The Kyrgyz Republic (as it is known in the Kyrgyz Republic and wishes to be known rather than Kyrgyzstan) is not a heavily populated country. It has only two cities which are bigger than Geelong — Bishkek and Osh, and there is a huge gap between rural and urban life: wealth, food, culture, religious observance and language (Kyrgyz in the country, Russian in the cities). The population as a whole is a bit less than 6 million, 75 percent of whom are Kyrgyz. Uzbeks are the next largest group.
Unlike the settled and urban Uzbeks, the Kyrgyz have always been nomads. Kyrgyz means We are forty, a reference to the forty regional nomadic clans Manas, a legendary hero, is said to have united against the predations of the Uyghurs 1000 years ago.
The 40-ray sun on the flag is also a reference to these tribes. The symbol in the sun’s centre is a tunduk, the distinctive wooden crown and engineering keystone of a Kyrgyz yurt, a nomadic people’s accommodation.
Bishkek seems to have begun life as a Sogdian or Scythian caravansaray (stopover for food, accommodation, stabling) on the Roads, the Chuy River being a good watering point and the flat land a relief after or before the mountains. For a long time the Sogdians who spread themselves across Central Asia but whose home could be said to be in modern Kazhastan were the enablers of the Silk Roads — the brokers, the dealers, the horse traders. The Scythians once had an imperial influence extending from here well into modern Poland — and then disappeared.
In times past very few people travelled the length of the Roads.
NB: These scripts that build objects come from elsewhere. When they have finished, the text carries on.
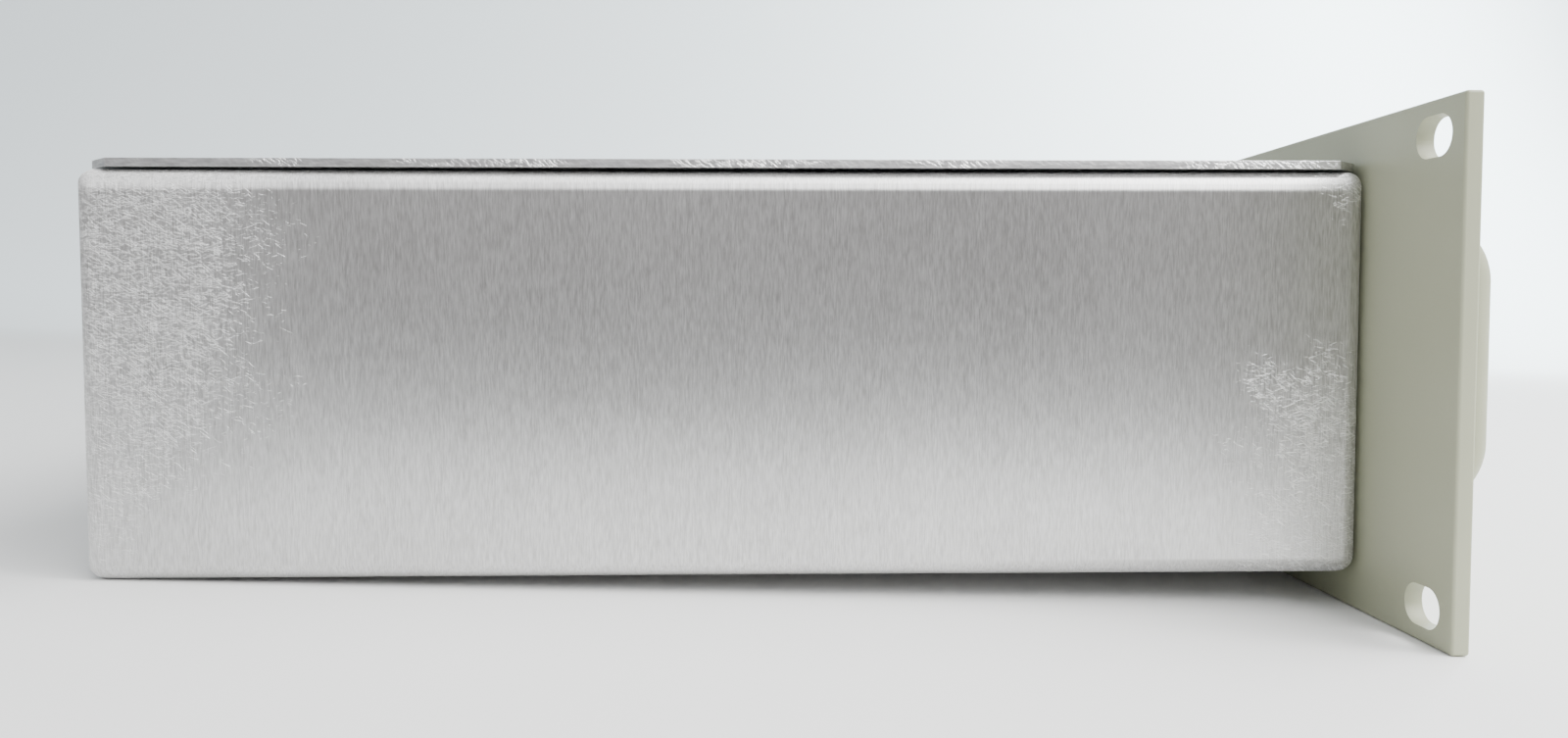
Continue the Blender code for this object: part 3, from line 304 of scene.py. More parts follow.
def circuit_board():
    """Green solder mask over copper tracks, with rows of tinned pads."""
    s = Shader("solder_mask", (0.02, 0.16, 0.07), 0.32, Coat_Weight=0.3)
    x, y = s.axis("X"), s.axis("Y")
    field = s.noise(11 * MM, 0.0)

    def tracks(axis, pitch):
        jog = s.math("ROUND", s.math("MULTIPLY", s.noise((40 * MM, 40 * MM, 40 * MM), 0.0), 14.0))
        cell = s.math("DIVIDE", s.math("ADD", axis, s.math("MULTIPLY", jog, 0.4 * MM)), pitch)
        line = s.math("ABSOLUTE", s.math("SUBTRACT", s.math("FRACT", cell), 0.5))
        gaps = s.ramp(s.math("ABSOLUTE", s.math("SINE", s.math("MULTIPLY", s.math("FLOOR", cell), 12.9))), 0.35, 0.36)
        return s.math("MULTIPLY", s.ramp(line, 0.17, 0.14), gaps)

    along = s.ramp(field, 0.49, 0.50)
    upright, level = tracks(x, 1.27 * MM), tracks(y, 1.27 * MM)
    copper = s.math("ADD", s.math("MULTIPLY", upright, along),
                    s.math("MULTIPLY", level, s.math("SUBTRACT", 1.0, along)))
    pads = s.node("TexVoronoi", distance="EUCLIDEAN")
    s.link(s.mapped((2.54 * MM, 2.54 * MM, 60 * MM)), pads.inputs["Vector"])
    pads.inputs["Scale"].default_value = 1.0
    pads.inputs["Randomness"].default_value = 0.0
    chosen = s.ramp(s.noise(7 * MM, 1.0), 0.56, 0.57)
    pad = s.math("MULTIPLY", s.ramp(pads.outputs["Distance"], 0.27, 0.24), chosen)
    mask = s.mix(copper, (0.012, 0.105, 0.045), (0.03, 0.20, 0.085))
    s.colour(s.mix(pad, mask, (0.72, 0.71, 0.66)))
    s.link(pad, s.principled.inputs["Metallic"])
    s.roughness(s.ramp(s.noise(3 * MM, 2.0), 0.3, 0.7, 0.26, 0.40))
    s.bump(s.math("ADD", copper, pad), 0.035 * MM, 0.6)
    return s.material


def wound_copper():
    """Enamelled wire laid side by side."""
    s = Shader("enamelled_wire", (0.62, 0.27, 0.12), 0.3, 1.0, Coat_Weight=0.6)
    wave = s.node("TexWave", wave_type="BANDS", bands_direction="Y")
    s.link(s.mapped((0.9 * MM, 0.9 * MM, 0.9 * MM)), wave.inputs["Vector"])
    wave.inputs["Scale"].default_value = 1.0
    wave.inputs["Distortion"].default_value = 0.2
    # The grooves between the turns are painted dark: painted shade in the crevices.
    s.colour(s.mix(wave.outputs["Fac"], (0.28, 0.10, 0.04), (0.74, 0.36, 0.17)))
    s.bump(wave.outputs["Fac"], 0.12 * MM, 0.8)
    return s.material


def laminated_steel():
    """Thin stamped sheets stacked along Y."""
    s = Shader("stator_steel", (0.20, 0.20, 0.21), 0.45, 1.0)
    y = s.math("FRACT", s.math("DIVIDE", s.axis("Y"), 0.5 * MM))
    seam = s.ramp(s.math("ABSOLUTE", s.math("SUBTRACT", y, 0.5)), 0.36, 0.46)
    s.colour(s.mix(seam, (0.24, 0.24, 0.25), (0.05, 0.05, 0.05)))
    s.bump(seam, 0.04 * MM, 0.7)
    return s.material


def ferrite():
    s = Shader("ferrite_core", (0.05, 0.05, 0.055), 0.55)
    speck = s.noise(0.4 * MM, 4.0, roughness=0.7)
    s.colour(s.mix(s.ramp(speck, 0.4, 0.7), (0.035, 0.035, 0.04), (0.14, 0.14, 0.15)))
    s.roughness(s.ramp(speck, 0.3, 0.7, 0.45, 0.75))
    s.bump(speck, 0.04 * MM, 0.6)
    return s.material


def tape():
    """Layers of amber film wound round, with edges that overlap."""
    s = Shader("winding_tape", (0.75, 0.52, 0.06), 0.28, Coat_Weight=0.5, Subsurface_Weight=0.05)
    edge = s.noise((14 * MM, 14 * MM, 1.1 * MM), 3.0)
    s.colour(s.mix(s.ramp(edge, 0.35, 0.65), (0.56, 0.34, 0.03), (0.82, 0.62, 0.10)))
    s.roughness(s.ramp(s.noise(2.5 * MM, 2.0), 0.3, 0.7, 0.2, 0.42))
    s.bump(edge, 0.06 * MM, 0.6)
    return s.material


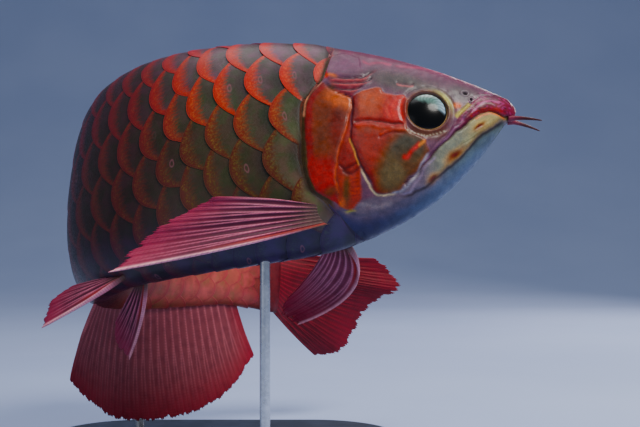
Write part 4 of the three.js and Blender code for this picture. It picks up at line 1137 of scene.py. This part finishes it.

Caravansarays (at left what’s left of Tash Rabat, which we didn’t see) were often separated by 30 or 40 kilometres, a day’s travel, and you might travel to one or two further on, do your business and then return to where you came from.
The Khanate (‘kingdom’) of Kokand, a city at the eastern end of Uzbekistan, built a fort (‘Pishpek’) here in 1825 which was overrun and razed by Russians in 1860. In 1877 it became a development site for the Russians and was populated by resettled peasant farmers. (Just giving some idea of the reach of the Russian empire, Moscow is 3750 km. away, about the same distance as Perth to Sydney.) Bishkek (‘Frunze’ at the time) became the capital when Kyrgyzstan officially became a Soviet in 1924. Before independence (1991, the very first time it was ever a nation state), the majority of Bishkek’s population was ethnic Russians. That figure is now about 8 percent.
Waitresses at the very smart Bellagio cafe in Bishkek.
In terms of the country as a whole, ethnic Russians made up more than 30 percent of the Kyrgyzstan’s population in 1959. That proportion has now dropped dramatically, but it would help to explain why in the late ’80s, the time of glasnost and the breakup of the USSR, 88.7% of the voters in a national referendum approved a proposal to retain the Soviet Union as a ‘renewed federation’. They did NOT want to leave the USSR. But Kyrgyzexiteers, as well as the implosion of the Motherland further west, won the day.
Before 1990, 98% of Kyrgyz exports went to other parts of the Soviet Union. The collapse of the Union almost destroyed its economy. This situation has improved recently, but money sent home by the 800,000 Kyrgyz migrants working in Russia still represents 40 percent of the Kyrgyz Republic’s GDP. Other income comes from minerals (especially gold) and agricultural products.
In terms of commerce there are two large markets in Bishkek. The Osh market sells perishable and household goods. The massive Dordoy Bazaar is the central agency for the distribution of Chinese goods to Central Asia.
The bus stop outside the Dordoy market
Among other things, we had a swim in the Dolphin Pool with a squad of 10-14 year old boys surging in an uncontrolled fashion up and down the pool. We needed to rent special flip-flops/ jandals/ thongs to enter and had to wait for some unspecified reason, but with the kids’ mums we were able to watch UFC (Ultimate Fighting Championship) mayhem on the TV in reception.
We went to the Osh market and paid only modest attention to the handcrafts and produce of Asia. Yes it was colourful and yes they did have horsemeat salami and kumis (see some distance below), but I didn’t think I was there for that reason. We sat and had a cake and cup of tea in a no-nonsense restaurant on its fringe and looked at the pictures of horses.Because in terms of ‘Cities’ of the Silk Roads, when it comes to the Kyrgyz Republic I should be talking about villages and tracks. That’s where we were headed.